Du « Se raconter, réaliser ses rêves de monde pour ne plus vivre dans le cauchemar des autres » d’Émile Abossolo Mbo, au « Le cinéma n’est pas un drap, y a place pour tous » de Luc Saint-Eloy, en passant par le simple « Actrice, cherche premier rôle » de Tatiana Rojo, ou l’engageant « French connection, droit devant » de Maïssa Maïga, ou encore l’optimiste « Pas de criz que du show bizz » de Mata Gabin, sans oublier l’humoristique « Actrice qui veut la place de Spielberg » de Adèle Ado¡K Toutes ces paroles à voir faute d’être entendues se rejoignent dans l’injonction de Maïk Dara
« Colorez nos écrans ! ». Ce qui ressort avant tout de l’ensemble de ces photos, c’est le désir de toute une communauté artistique de participer à la création cinématographique française et d’apporter sa pierre à l’édifice, de bousculer les frilosités et les imaginaires indigents, car comme le rappelle Dieudonné Gnammankou dans sa postface :
Il faudrait que les décideurs du monde du cinéma français se fassent à l’idée que les Noirs font partie de l’histoire de France et d’Europe depuis les temps immémoriaux.
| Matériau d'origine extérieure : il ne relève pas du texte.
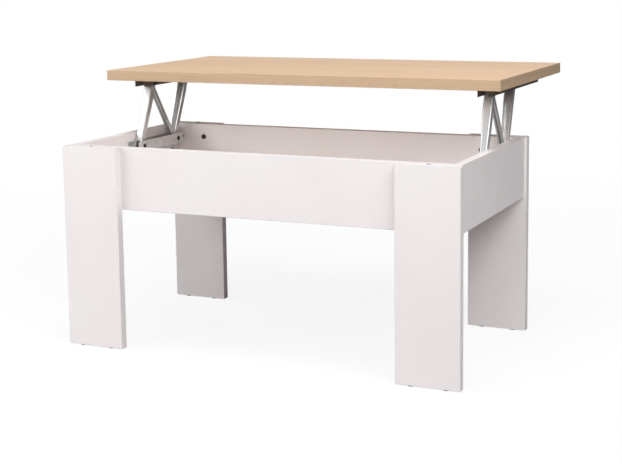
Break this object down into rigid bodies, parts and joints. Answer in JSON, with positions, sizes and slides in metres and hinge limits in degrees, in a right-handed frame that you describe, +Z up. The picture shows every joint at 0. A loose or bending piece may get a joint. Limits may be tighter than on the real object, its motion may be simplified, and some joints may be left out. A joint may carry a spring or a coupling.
{
  "type": "lift top coffee table",
  "caption": "Low table with a hollow white panel box on four flat legs and an oak board that rises and slides back on folding steel parallelogram arms.",
  "frame": {"origin": "on the floor, below the middle of the box and its four legs", "axes": "+X along the table's length, +Y towards the side that the raised board moves to, +Z up"},
  "size_m": [0.9, 0.6677, 0.568],
  "materials": {
    "white_panel": "white melamine-faced board with a fine satin texture",
    "hardboard": "white lacquered hardboard",
    "oak_board": "light oak decor board, satin, grain along the length",
    "oak_edge": "light oak decor edge banding",
    "beech": "fluted beech dowel",
    "zinc_steel": "bright zinc-plated sheet steel",
    "dark_steel": "dark lacquered sheet steel",
    "dark_fastener": "blackened steel screws and bolts",
    "white_plastic": "moulded white plastic",
    "grey_rubber": "soft grey pad",
    "dark_plastic": "moulded dark plastic"
  },
  "bodies": {
    "box": {"leg_front_left": "white_panel", "leg_front_right": "white_panel", "leg_rear_left": "white_panel", "leg_rear_right": "white_panel", "apron_front": "white_panel", "apron_rear": "white_panel", "side_panel_left": "white_panel", "side_panel_right": "white_panel", "bottom_board": "hardboard", "leg_glides": "dark_plastic", "leg_bolts": "dark_fastener", "corner_screws": "zinc_steel", "screw_caps": "white_plastic", "dowels": "beech", "bump_pads": "grey_rubber", "base_bracket_left": "zinc_steel", "base_bracket_right": "zinc_steel", "bracket_screws": "dark_fastener", "base_pins": "dark_fastener", "base_washers": "dark_plastic", "stop_studs": "zinc_steel"},
    "top": {"top_board": "oak_board", "edge_banding": "oak_edge", "top_rail_left": "dark_steel", "top_rail_right": "dark_steel", "rail_screws": "dark_fastener", "top_pins": "dark_fastener", "top_washers": "dark_plastic"},
    "arm_front_left": {"arm_front_left": "zinc_steel"},
    "arm_front_right": {"arm_front_right": "zinc_steel"},
    "arm_rear_left": {"arm_rear_left": "zinc_steel"},
    "arm_rear_right": {"arm_rear_right": "zinc_steel"},
    "strut_tube_left": {"strut_tube_left": "zinc_steel"},
    "strut_tube_right": {"strut_tube_right": "zinc_steel"},
    "strut_rod_left": {"strut_rod_left": "zinc_steel"},
    "strut_rod_right": {"strut_rod_right": "zinc_steel"}
  },
  "joints": [
    {"name": "lift", "type": "hinge", "parent": "box", "child": "arm_front_left", "pos_m": [-0.399, 0.01, 0.39583], "axis": [1, 0, 0], "range_deg": [0, 103.17]},
    {"name": "board_level", "type": "hinge", "parent": "arm_front_left", "child": "top", "pos_m": [-0.399, 0.06304, 0.534], "axis": [1, 0, 0], "range_deg": [-103.17, 0]},
    {"name": "arm_front_right_swing", "type": "hinge", "parent": "box", "child": "arm_front_right", "pos_m": [0.399, 0.01, 0.39583], "axis": [1, 0, 0], "range_deg": [0, 103.17]},
    {"name": "arm_rear_left_swing", "type": "hinge", "parent": "box", "child": "arm_rear_left", "pos_m": [-0.399, 0.158, 0.39583], "axis": [1, 0, 0], "range_deg": [0, 103.17]},
    {"name": "arm_rear_right_swing", "type": "hinge", "parent": "box", "child": "arm_rear_right", "pos_m": [0.399, 0.158, 0.39583], "axis": [1, 0, 0], "range_deg": [0, 103.17]},
    {"name": "strut_tube_left_swing", "type": "hinge", "parent": "box", "child": "strut_tube_left", "pos_m": [-0.399, 0.158, 0.39583], "axis": [1, 0, 0], "range_deg": [0, 51.58]},
    {"name": "strut_tube_right_swing", "type": "hinge", "parent": "box", "child": "strut_tube_right", "pos_m": [0.399, 0.158, 0.39583], "axis": [1, 0, 0], "range_deg": [0, 51.58]},
    {"name": "strut_rod_left_swing", "type": "hinge", "parent": "top", "child": "strut_rod_left", "pos_m": [-0.399, 0.06304, 0.534], "axis": [1, 0, 0], "range_deg": [0, 51.58]},
    {"name": "strut_rod_right_swing", "type": "hinge", "parent": "top", "child": "strut_rod_right", "pos_m": [0.399, 0.06304, 0.534], "axis": [1, 0, 0], "range_deg": [0, 51.58]}
  ],
  "couplings": [
    {"joint": "board_level", "follows": "lift", "ratio": -1},
    {"joint": "arm_front_right_swing", "follows": "lift", "ratio": 1},
    {"joint": "arm_rear_left_swing", "follows": "lift", "ratio": 1},
    {"joint": "arm_rear_right_swing", "follows": "lift", "ratio": 1},
    {"joint": "strut_tube_left_swing", "follows": "lift", "ratio": 0.5},
    {"joint": "strut_tube_right_swing", "follows": "lift", "ratio": 0.5},
    {"joint": "strut_rod_left_swing", "follows": "lift", "ratio": 0.5},
    {"joint": "strut_rod_right_swing", "follows": "lift", "ratio": 0.5}
  ]
}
Qu’ils étaient de toutes conditions sociales, et que par conséquent, il n’y aurait aucune incongruité à faire jouer au cinéma par un ou une Noir(e) le rôle d’un légionnaire romain au temps de la Guerre des Gaules, d’une noble toulousaine au Moyen-Âge, d’une nonne sous Louis XIV, d’un officier général sous la Révolution, d’un directeur d’opéra, d’un ministre, écrivain célèbre ou évêque au XIXe siècle, d’une parlementaire ou d’un résistant, héros de guerre, libérateur de Paris au XXe siècle, d’une chef d’entreprise du CAC 40, d’un cardiologue réputé au XXI siècle… (1)
Sydney Kotto et son complice l’historien Dieudonné Gnammankou qui dirigent les éditions Dagan développent depuis quelques années un travail formidable pour faire connaître aux Français afro-descendants leur histoire et leur culture grâce à des publications engagées. Cet ouvrage est une réussite, un joli pied de nez à l’invisibilité des acteurs noirs de France.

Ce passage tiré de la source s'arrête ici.